Weak recreational pot sales a drag on Canopy
Quarterly wholesale revenue down 36% from a year earlier
Canopy Growth Corp., the largest cannabis company by market value, plunged on Friday after reporting falling recreational sales. The company also pushed back its target date to reach profitability.
The results appeared to spark investor pessimism about the rest of the cannabis industry, dragging down the shares of peers like Tilray Inc., Cronos Group Inc. and Organigram Holdings Inc.
Canopy’s quarterly revenue from Canadian recreational wholesale — which makes up about a third of total sales — slumped 36 per cent from a year earlier.
Sales to consumers, via Canopy’s retail outlets, rose on an annual basis but fell 14 per cent from the previous quarter.

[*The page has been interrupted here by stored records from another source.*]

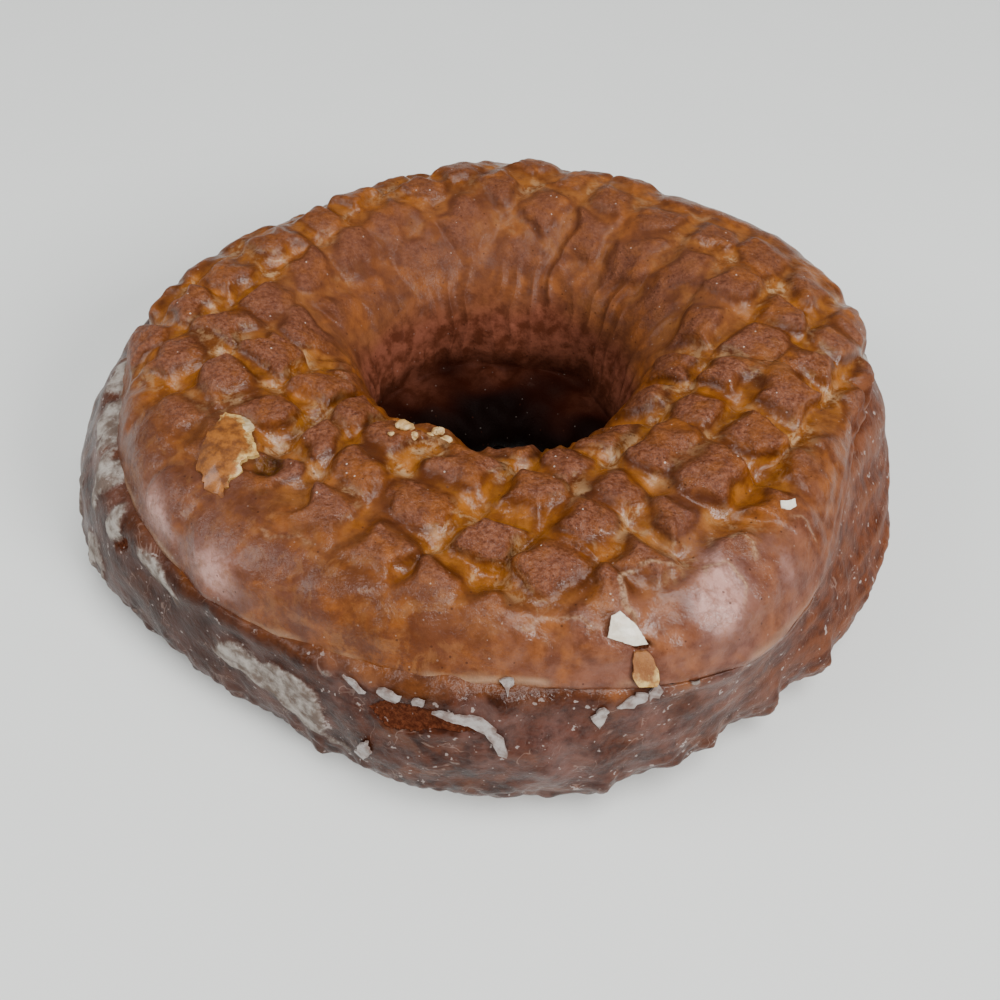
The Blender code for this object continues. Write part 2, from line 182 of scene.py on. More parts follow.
# Chips of glaze and torn crust that lie on the ring: seat, skin, form and corners. The form is
# thickness, lift of the low and of the high end, the way it rises in degrees and slope of its fold.
# Corners are angle and height, or x and y on the top.
CHIPS = {
    "ivory_chip": ("shoulder", "ivory", (0.22, 0.35, 1.3, 115, 0.35), (
        (-75.4, 26.2), (-74.6, 29.4), (-73.3, 29.7), (-71.6, 27.2), (-70.3, 23.8), (-72.2, 24.2),
        (-74, 25.4))),
    "tan_chip": ("side", "tan", (0.3, 0.2, 0.6, -70, 0), (
        (-72.3, 24.9), (-71.3, 25.1), (-70.4, 24.7), (-69.7, 23.8), (-69.5, 22.5), (-70, 21.9),
        (-72.1, 21.9), (-72.6, 22.7), (-72.5, 23.8))),
    "tan_chip_end": ("side", "white", (0.3, 0.2, 0.5, -70, 0), (
        (-70.9, 21.2), (-69.8, 21.9), (-69.4, 21), (-70.8, 20.4))),
    "sliver": ("side", "white", (0.25, 0.1, 0.35, 30, 0), (
        (-74.5, 19.5), (-73.4, 20.4), (-72, 20.9), (-71, 21), (-71, 20.4), (-72, 19.8),
        (-72.6, 19.3), (-73.5, 19.3))),
    "curved_chip": ("side", "white", (0.25, 0.1, 0.35, 90, 0), (
        (-77.6, 18.3), (-77, 19.3), (-76.3, 19.8), (-75.7, 19.3), (-75.9, 18.4), (-76.1, 17.6),
        (-76.5, 16.9), (-77, 17.4))),
    "cracked_strip": ("side", "white", (0.4, 0.15, 0.5, -90, 0), (
        (-96.6, 19.5), (-95.2, 20), (-93.4, 19.7), (-91.4, 19.4), (-89.6, 18.6), (-88.2, 17.2),
        (-87.5, 15.3), (-88.6, 15.2), (-89.4, 16.6), (-90.8, 17.8), (-92.8, 18.4), (-95, 18.8))),
    "crease_chip_1": ("side", "white", (0.3, 0.1, 0.3, 90, 0), (
        (-108.2, 20.6), (-107.2, 20.7), (-105.2, 19.4), (-105.8, 19))),
    "crease_chip_2": ("side", "white", (0.35, 0.1, 0.4, 90, 0), (
        (-103.8, 20.4), (-102.2, 20.9), (-100.4, 20.3), (-101.2, 19.2), (-102.8, 19.2))),
    "crease_chip_3": ("side", "white", (0.3, 0.1, 0.3, 90, 0), (
        (-99.4, 20.4), (-97.6, 20.5), (-97.8, 19.7), (-99, 19.6))),
    "crease_chip_4": ("side", "white", (0.3, 0.1, 0.4, 90, 0), (
        (-88.9, 22.2), (-87.6, 22.6), (-86.8, 22.1), (-87.8, 21.3))),
    "low_chip": ("side", "white", (0.3, 0.1, 0.4, 90, 0), (
        (-105.8, 12.2), (-104.4, 13.6), (-104, 11.6), (-105.2, 9.8), (-106.4, 10.2))),
    "white_blob": ("top", "ivory", (0.2, 0.05, 0.25, 60, 0.2), (
        (28.9, -26.3), (29, -25.4), (29.7, -25.2), (30.6, -24.8), (30.7, -25.6), (30, -26.2))),
    "golden_flake": ("top", "golden", (0.5, 0.1, 1.5, 15, 0.16), (
        (-31.6, -23.2), (-30.8, -19.6), (-29.4, -17.2), (-28, -17.2), (-26.4, -19.4), (-25.2, -22),
        (-26.6, -23.4), (-26.6, -24.8), (-27.6, -25.4), (-28, -27.6), (-29.8, -26.4))),
    "flake_edge": ("top", "cream", (0.3, 0.4, 0.9, 30, 0), (
        (-29.4, -17.4), (-28.7, -16.6), (-27.6, -17.4), (-26.3, -19.4), (-27, -20.2), (-28, -18.4))),
}
CHIP_STEP = 0.35
CHIP_BEND = 0.06
CHIP_RIM = 0.6
CHIP_CORNER = 40.0
# Seats that look at the ring from its side: radius at which an angle is measured, and climb
SEATS = {"side": (45, 0), "shoulder": (42.6, 50)}
STRIKE_HEIGHT = 60.0
STRIKE_REACH = 20.0
# Crumbs on the near rim of the hole: x, y, size
CRUMBS = (
    (-10.2, -17.2, 0.75), (-9.2, -17.9, 0.5), (-7, -14.2, 0.75), (-6.1, -15.8, 0.65),
    (-7.8, -15.6, 0.4), (-11.6, -18.6, 0.4), (1.9, -13.2, 0.45), (3.3, -13.6, 0.35),
    (4.6, -13, 0.4),
)
CRUMB_SHAPE = (1, 0.85, 0.7)

# ---- Meshes ----
AROUND = 1080
FUNNEL_SPLIT = 0.3
SHOULDER_SPLIT = 1.02
INNER_ROWS = 50
OUTER_ROWS = 41
FLANK_ROWS = 76
UNDER_ROWS = 14
WALL_ROWS = 50
CRUST_GLOSS = 0.03
FINE = 160

# ---- Colours of the crust: one, or the dark and the light end of a mottle ----
CRUST = ((0.078, 0.021, 0.004), (0.17, 0.052, 0.01))
AMBER = ((0.16, 0.043, 0.004), (0.31, 0.09, 0.008))
PALE_CRUST = (0.28, 0.1, 0.021)
# Painted shade on the sides of the knobs
KNOB_SIDE_SHADE = (0.062, 0.014, 0.002)
GOLDEN = ((0.17, 0.05, 0.006), (0.33, 0.118, 0.016))
KNOB_TOP = ((0.1, 0.026, 0.01), (0.235, 0.084, 0.041))
CRYSTAL = (0.42, 0.26, 0.13)
SHOULDER = (0.11, 0.028, 0.004)
DUSKY = (0.072, 0.019, 0.006)
DUSTY = (0.3, 0.125, 0.035)
BLUSH = ((0.115, 0.036, 0.021), (0.215, 0.088, 0.06))
LOW = ((0.017, 0.004, 0.002), (0.062, 0.016, 0.006))
LOW_WARM = (0.15, 0.05, 0.02)
LOW_MILKY = (0.17, 0.092, 0.076)
ROSY = ((0.062, 0.014, 0.004), (0.12, 0.032, 0.01))
STREAK = (0.23, 0.088, 0.042)
SHADE = (0.026, 0.008, 0.004)
DULL = (0.125, 0.052, 0.038)
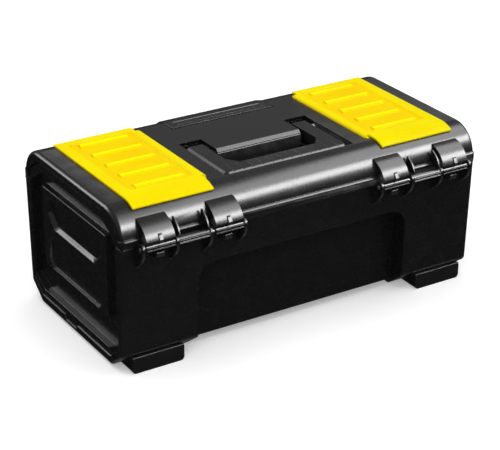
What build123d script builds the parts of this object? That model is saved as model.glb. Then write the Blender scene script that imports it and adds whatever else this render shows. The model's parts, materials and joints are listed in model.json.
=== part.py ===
from build123d import *
import os
from math import cos, radians, sin

os.makedirs("parts", exist_ok=True)

# Part frame: X along the length, Y from the hinge side (-Y) to the latch side (+Y), Z up.
# The origin is under the middle of the whole box, on the surface that the feet stand on.

# Case and lid, outside sizes (mm)
case_length = 394.0
case_depth = 195.0
foot_height = 1.8
parting_height = 129.0
parting_gap = 0.6
lid_height = 161.5
wall = 2.5
lid_wall = 3.0
half_length = case_length / 2
half_depth = case_depth / 2
rim_bottom = parting_height - parting_gap / 2
lid_bottom = parting_height + parting_gap / 2

# Cross-section of the case
base_half_depth = 93.5
base_edge_height = 18.0
floor_half_depth = 72.0
case_edge_radius = 6.0
case_end_radius = 3.0
rim_bead_height = 1.8
rim_bead_reach = 0.7

# Cross-section of the lid: a flat crown that ends in a quarter-circle shoulder on each side
flat_to_hinge = 68.0
flat_to_latch = 68.0
hinge_shoulder = half_depth - flat_to_hinge
latch_shoulder = half_depth - flat_to_latch
lid_end_radius = 4.5
flange_height = 7.7
flange_reach = 2.0
flange_corner = 5.0
flange_bevel = 1.2

# Tall end walls of the case, inside the lid's open ends
end_wall = 10.5
end_half_width = 88.0
end_top = 153.0
end_gap = 1.0
end_set_back = 1.2
end_recess = 8.0
plate_set_in = 2.4
plate_taper = 12.0

# Central recess of each long wall
recess_half_length = 116.5
recess_top = 94.0
recess_depth = 21.5
recess_corner = 17.0
underside_rise = 8.5

# Hinge
pin_y = -106.5
pin_z = 129.5
pin_radius = 2.0
running_gap = 0.05
lug_radius = 5.5
lug_width = 3.0
lug_stations = (76.0, 111.7, 146.4, 180.6)
knuckle_spans = ((78.0, 107.0), (148.4, 177.4))
case_barrel_span = (112.0, 146.0)
knuckle_radius = 4.2
knuckle_foot = 134.7
barrel_ridges = (128.3, 131.1)
ridge_height = 0.8
ridge_reach = 5.1
gusset_stations = (114.2, 143.8)
gusset_thickness = 1.6

# Organiser boxes in the lid and their covers
organiser_inner = 94.2
organiser_outer = 171.0
organiser_half_depth = 66.0
organiser_floor = 133.2
organiser_wall = 2.0
cover_inner = 91.0
cover_outer = 176.5
cover_back = 73.0
cover_lip_turn = 31.0
cover_top = 164.0
cover_gap = 0.3
cover_axis_z = 161.2
cover_barrel = 2.8
cover_stub = 1.3
rib_count = 5
rib_pitch = 27.0
rib_centre = 4.0
rib_radius = 7.0
rib_rise = 0.6
rib_span = (106.0, 157.0)
field_depth = 1.6
field_margin = 7.0
field_centre = 4.0
field_half_depth = 60.0
cover_skin = 2.0
cover_notch = 2.6
barrel_front = -61.5
barrel_back = 63.5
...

Canopy’s shares fell 8.05 per cent on Monday to close at $22.26.
The company said it closed its Canadian retail locations late in the period due to the COVID-19 pandemic. It also recorded a net loss for a fifth straight quarter.
The results showed a wider loss and sales decline at a time when most peers are showing improvements, said William Kirk, an analyst with MKM Partners, in a research note.
The coronavirus lockdown has sparked pantry loading, with consumers boosting their use of cannabis, at least in the U.S. market, studies have shown. Canopy also recorded an impairment charge of $743 million as part of the company’s strategic shift that has included cutting 85 jobs, exiting South Africa, shutting a facility in Saskatchewan and ending cultivation in Latin America.
Canopy had previously said it would record a charge of $700 million to $800 million.
Canopy’s U.S. shares plunged as much as 22 per cent to $16.95 on Friday — the most intraday since 2016. That erased the stock’s previous gain of three per cent in 2020 through Thursday’s close.
The company, based in Smiths
Falls, Ont., said sales of gels, oils, beverages, chocolates and vaping products rose — but not enough to offset a decline in raw cannabis and pre-rolled joints.
Canopy also withdrew its previous forecast that it would reach profitability on a consolidated basis in fiscal 2022. It may release new projections in the second half of its current fiscal year, depending on the impact of COVID-19.
Canopy’s peers “have shifted to value-priced segments that have gained notable traction as of late,” Canaccord Genuity analyst Matt Bottomley said in a research note Friday.
Their increases in volume over the prior quarter suggest Canopy is losing market share, he said.
At the start of 2020, Canopy started to sell a new range of products, such as chocolates, beverages and vape products, which analysts had expected to boost revenue.